As Hurricane Dorian threatens, an evacuation order affecting 820,000 people along the entire South Carolina coast went into effect Monday afternoon.
So far, evacuations have gone well, Gov. Henry McMaster said. He pointed out that transportation officials reversed all lanes of Interstate 26 about four hours earlier than planned Monday after noticing traffic jams from evacuees and vacationers heading home on Labor Day.
Officials were encouraging people to leave before tropical storm force winds arrive on Hilton Head Island sometime Wednesday and move up the coast for 24 hours.
McMaster ordered coastal schools and government offices closed Tuesday, but said he would wait and see how many schools might be needed for shelters before talking to districts about canceling classes in inland areas later this week.
Georgia Gov. Brian Kemp urged people living along the coast to escape ahead of Hurricane Dorian, citing the storm’s powerful winds and uncertain path.

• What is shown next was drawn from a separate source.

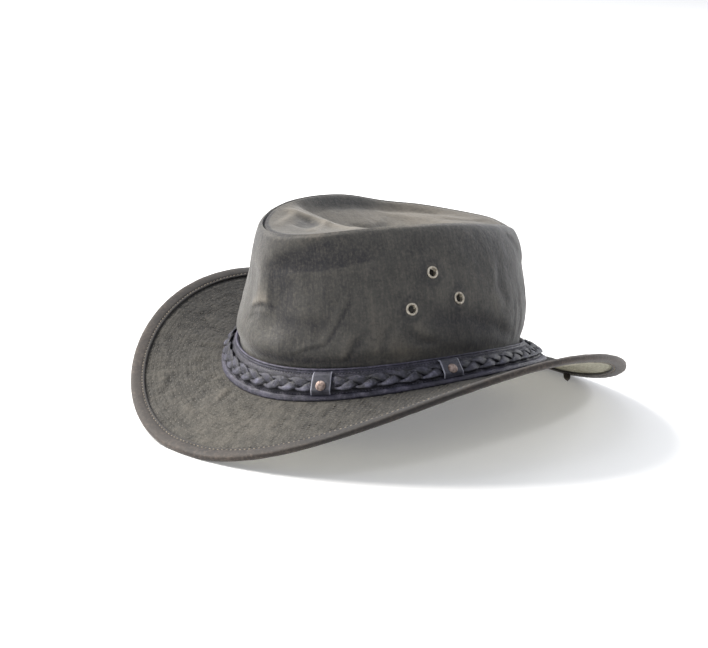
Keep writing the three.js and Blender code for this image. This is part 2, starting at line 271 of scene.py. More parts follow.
def places(piece):
    mesh = piece.data
    found = np.empty(len(mesh.vertices) * 3)
    mesh.vertices.foreach_get('co', found)
    return found.reshape(-1, 3)


def setPlaces(piece, spots):
    piece.data.vertices.foreach_set('co', np.ascontiguousarray(spots, dtype=np.float64).ravel())
    piece.data.update()


# A new piece from one of Blender's own shapes
def made(name, operator, **settings):
    bpy.ops.object.select_all(action='DESELECT')
    operator(**settings)
    piece = bpy.context.object
    piece.name = name
    return piece


# Selects some edges or faces of a piece, and leaves it in edit mode
def picked(piece, kind, parts, chosen):
    onlyThis(piece)
    editMode()
    bpy.ops.mesh.select_mode(type=kind)
    bpy.ops.mesh.select_all(action='DESELECT')
    objectMode()
    parts.foreach_set('select', chosen)
    editMode()


# A plain open tube of one unit, cut into rows: its turn and height are laid on a surface later
def plainTube(name, steps, rows):
    piece = made(name, bpy.ops.mesh.primitive_circle_add, vertices=steps, radius=1.0)
    editMode()
    bpy.ops.mesh.extrude_edges_move(TRANSFORM_OT_translate={'value': (0.0, 0.0, 1.0)})
    objectMode()
    cutUpright(piece, rows)
    return piece


def cutUpright(piece, rows):
    mesh = piece.data
    z = places(piece)[:, 2]
    ends = np.empty(len(mesh.edges) * 2, dtype=int)
    mesh.edges.foreach_get('vertices', ends)
    ends = ends.reshape(-1, 2)
    upright = np.abs(z[ends[:, 0]] - z[ends[:, 1]]) > 0.5
    picked(piece, 'EDGE', mesh.edges, upright)
    bpy.ops.mesh.subdivide(number_cuts=rows - 1)
    bpy.ops.mesh.select_mode(type='VERT')
    objectMode()


def turnOf(spots):
    return np.arctan2(spots[:, 0], -spots[:, 1])


# A plain ring that closes both ways, with the turn round the hat of each of its points
# and their number along its section
def plainRing(name, steps, sides):
    reach = 2.0
    piece = made(name, bpy.ops.mesh.primitive_torus_add, major_segments=steps,
                 minor_segments=sides, major_radius=reach, minor_radius=1.0)
    spots = places(piece)
    out = np.hypot(spots[:, 0], spots[:, 1]) - reach
    part = np.arctan2(spots[:, 2], out) / (2 * math.pi)
    return piece, turnOf(spots), np.rint(part * sides).astype(int) % sides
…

He issued an executive order Monday night freeing up 2,000 members of the National Guard to prepare for hurricane response and recovery.
The governor told reporters Monday in Savannah: “This is not one to play with.”
Kemp said people living on Georgia’s barrier islands especially ought to get out, warning that emergency responders may not be able to reach them if causeways get flooded or blocked by debris. Georgia officials have planned to turn Interstate 16 linking Savannah and Macon into a one-way evacuation route Tuesday.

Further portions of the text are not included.